## Short task
Please give the listing again, word for word, with nothing left out.

------------

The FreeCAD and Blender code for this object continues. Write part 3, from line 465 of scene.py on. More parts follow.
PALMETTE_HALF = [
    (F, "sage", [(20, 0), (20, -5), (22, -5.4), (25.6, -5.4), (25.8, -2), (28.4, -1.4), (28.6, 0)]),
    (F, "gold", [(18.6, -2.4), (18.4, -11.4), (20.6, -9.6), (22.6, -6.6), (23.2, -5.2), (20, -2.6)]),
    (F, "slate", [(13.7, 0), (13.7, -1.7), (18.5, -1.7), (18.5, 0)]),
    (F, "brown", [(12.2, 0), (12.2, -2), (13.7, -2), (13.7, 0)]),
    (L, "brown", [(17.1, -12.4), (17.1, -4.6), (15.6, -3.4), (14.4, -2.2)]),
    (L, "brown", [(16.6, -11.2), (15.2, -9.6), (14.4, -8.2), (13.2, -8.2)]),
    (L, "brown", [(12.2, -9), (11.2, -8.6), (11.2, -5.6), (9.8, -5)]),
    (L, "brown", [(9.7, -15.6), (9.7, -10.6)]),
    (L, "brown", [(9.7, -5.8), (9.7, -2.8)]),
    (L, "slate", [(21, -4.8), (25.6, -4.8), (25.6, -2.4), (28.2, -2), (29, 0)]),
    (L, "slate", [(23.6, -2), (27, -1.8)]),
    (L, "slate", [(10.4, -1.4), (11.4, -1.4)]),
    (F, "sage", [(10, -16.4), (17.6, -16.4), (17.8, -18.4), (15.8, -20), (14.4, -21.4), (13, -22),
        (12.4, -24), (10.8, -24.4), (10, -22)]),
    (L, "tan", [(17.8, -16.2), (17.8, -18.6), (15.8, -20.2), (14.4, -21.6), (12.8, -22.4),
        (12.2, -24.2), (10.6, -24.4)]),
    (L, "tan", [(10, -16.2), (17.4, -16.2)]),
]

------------

## Task output
The FreeCAD and Blender code for this object continues. Write part 3, from line 465 of scene.py on. More parts follow.
PALMETTE_HALF = [
    (F, "sage", [(20, 0), (20, -5), (22, -5.4), (25.6, -5.4), (25.8, -2), (28.4, -1.4), (28.6, 0)]),
    (F, "gold", [(18.6, -2.4), (18.4, -11.4), (20.6, -9.6), (22.6, -6.6), (23.2, -5.2), (20, -2.6)]),
    (F, "slate", [(13.7, 0), (13.7, -1.7), (18.5, -1.7), (18.5, 0)]),
    (F, "brown", [(12.2, 0), (12.2, -2), (13.7, -2), (13.7, 0)]),
    (L, "brown", [(17.1, -12.4), (17.1, -4.6), (15.6, -3.4), (14.4, -2.2)]),
    (L, "brown", [(16.6, -11.2), (15.2, -9.6), (14.4, -8.2), (13.2, -8.2)]),
    (L, "brown", [(12.2, -9), (11.2, -8.6), (11.2, -5.6), (9.8, -5)]),
    (L, "brown", [(9.7, -15.6), (9.7, -10.6)]),
    (L, "brown", [(9.7, -5.8), (9.7, -2.8)]),
    (L, "slate", [(21, -4.8), (25.6, -4.8), (25.6, -2.4), (28.2, -2), (29, 0)]),
    (L, "slate", [(23.6, -2), (27, -1.8)]),
    (L, "slate", [(10.4, -1.4), (11.4, -1.4)]),
    (F, "sage", [(10, -16.4), (17.6, -16.4), (17.8, -18.4), (15.8, -20), (14.4, -21.4), (13, -22),
        (12.4, -24), (10.8, -24.4), (10, -22)]),
    (L, "tan", [(17.8, -16.2), (17.8, -18.6), (15.8, -20.2), (14.4, -21.6), (12.8, -22.4),
        (12.2, -24.2), (10.6, -24.4)]),
    (L, "tan", [(10, -16.2), (17.4, -16.2)]),
]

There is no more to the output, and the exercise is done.